First some information about our experiment - we currently have 5 nodes running a custom fw on a nrf52832 with S132 soft device. These nodes are all provisioned to work in a mesh network. We have a custom Android App that connects to a proxy node . The app sends a message to all nodes using the 0xFFFF address. Inside this message there is a parameter that tells a node to reply with a message. When the desired node obtains the broadcast message it waits some ms before sending a message back to the phone. When the phone receives the message from the node it requested it from, it repeats this process. This interaction happens 10 to 20 times very fast.
The issue we're facing is that sometimes (maybe 1% of the time) the phone does not receive the message back.
To debug this problem we've set up an experiment where we don't use a phone (therefore not relying on the proxy model to relay the phone messages). We implemented a fw on one of the nodes that acts as if it was the phone, sending a message, waiting to receive the message and the sending another one. In this test there wasn't any problems. All the messages that were sent as broadcast singling out a node, were answered with a message from the corresponding node.
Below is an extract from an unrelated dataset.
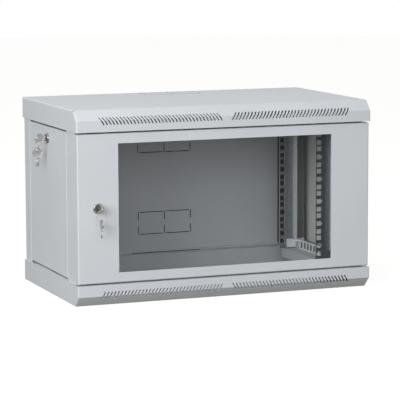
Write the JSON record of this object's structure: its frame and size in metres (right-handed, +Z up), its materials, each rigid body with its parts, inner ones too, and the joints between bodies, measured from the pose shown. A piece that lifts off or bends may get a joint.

After this test, we can confirm that the issue is not a packet lost in the mesh network.
So we went back to the first experiment with the phone joining the network using a proxy node. To debug this issue we're hooking up two nodes to the debugger, one of these is the proxy node. We're making both nodes print information of the messages they relay(Source, Destination, TID). What we're seeing with this experiment is that when a message response fails, the proxy says it relayed the broadcast message but neither the node that we're debugging or the node that the message was intended to, receive the message. What we believe is happening is that the proxy node is not relaying the message that comes from the phone in to the mesh network.
We've delved into the code and added multiple prints in core_tx.c, core_tx_adv.c, transport.c, advertiser.c, proxy.c, packet_buffer.c to try and see if when the message fails we can see why it failed, but we have no conclusive evidence of what's happening.
Our next experiment is hooking up a nrf52840 dongle as a sniffer to try and see if the packet is really being sent to the mesh network or not. So when we get done with that we'll share those result, but in the mean time, can you guys point us in the right direction to try and fix this? Thanks!
The setup is as follows:
- nRF5_SDK_15.3.0_59ac345
- nrf5_SDK_for_Mesh_v3.2.0
- s132_nrf52_6.1.1_softdevice